# [Work to complete]
Every record must be repeated exactly, with no omission.

# [Structured object records]
· · ·

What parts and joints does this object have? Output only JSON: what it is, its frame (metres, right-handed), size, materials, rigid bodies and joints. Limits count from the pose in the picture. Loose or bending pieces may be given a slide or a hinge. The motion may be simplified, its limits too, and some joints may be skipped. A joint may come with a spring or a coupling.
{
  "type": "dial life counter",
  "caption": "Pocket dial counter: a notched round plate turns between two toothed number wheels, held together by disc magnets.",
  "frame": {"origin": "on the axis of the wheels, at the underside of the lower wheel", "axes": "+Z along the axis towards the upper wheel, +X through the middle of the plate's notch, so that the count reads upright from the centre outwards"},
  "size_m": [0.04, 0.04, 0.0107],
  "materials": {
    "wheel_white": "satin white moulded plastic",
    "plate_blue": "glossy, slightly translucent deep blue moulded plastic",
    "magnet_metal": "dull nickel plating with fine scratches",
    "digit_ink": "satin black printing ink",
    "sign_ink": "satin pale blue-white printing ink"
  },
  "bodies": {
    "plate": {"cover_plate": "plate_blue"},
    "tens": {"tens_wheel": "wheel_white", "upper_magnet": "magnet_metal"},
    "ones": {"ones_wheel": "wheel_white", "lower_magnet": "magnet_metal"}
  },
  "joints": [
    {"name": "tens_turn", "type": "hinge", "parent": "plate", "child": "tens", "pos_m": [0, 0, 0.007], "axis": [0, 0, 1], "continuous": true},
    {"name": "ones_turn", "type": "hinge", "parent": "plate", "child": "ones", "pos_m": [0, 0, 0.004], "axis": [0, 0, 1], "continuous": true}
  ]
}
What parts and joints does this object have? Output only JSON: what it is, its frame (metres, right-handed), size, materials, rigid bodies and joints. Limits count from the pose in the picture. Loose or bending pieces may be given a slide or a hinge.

· · ·

# [Exercise response]
What parts and joints does this object have? Output only JSON: what it is, its frame (metres, right-handed), size, materials, rigid bodies and joints. Limits count from the pose in the picture. Loose or bending pieces may be given a slide or a hinge. The motion may be simplified, its limits too, and some joints may be skipped. A joint may come with a spring or a coupling.
{
  "type": "dial life counter",
  "caption": "Pocket dial counter: a notched round plate turns between two toothed number wheels, held together by disc magnets.",
  "frame": {"origin": "on the axis of the wheels, at the underside of the lower wheel", "axes": "+Z along the axis towards the upper wheel, +X through the middle of the plate's notch, so that the count reads upright from the centre outwards"},
  "size_m": [0.04, 0.04, 0.0107],
  "materials": {
    "wheel_white": "satin white moulded plastic",
    "plate_blue": "glossy, slightly translucent deep blue moulded plastic",
    "magnet_metal": "dull nickel plating with fine scratches",
    "digit_ink": "satin black printing ink",
    "sign_ink": "satin pale blue-white printing ink"
  },
  "bodies": {
    "plate": {"cover_plate": "plate_blue"},
    "tens": {"tens_wheel": "wheel_white", "upper_magnet": "magnet_metal"},
    "ones": {"ones_wheel": "wheel_white", "lower_magnet": "magnet_metal"}
  },
  "joints": [
    {"name": "tens_turn", "type": "hinge", "parent": "plate", "child": "tens", "pos_m": [0, 0, 0.007], "axis": [0, 0, 1], "continuous": true},
    {"name": "ones_turn", "type": "hinge", "parent": "plate", "child": "ones", "pos_m": [0, 0, 0.004], "axis": [0, 0, 1], "continuous": true}
  ]
}
What parts and joints does this object have? Output only JSON: what it is, its frame (metres, right-handed), size, materials, rigid bodies and joints. Limits count from the pose in the picture. Loose or bending pieces may be given a slide or a hinge.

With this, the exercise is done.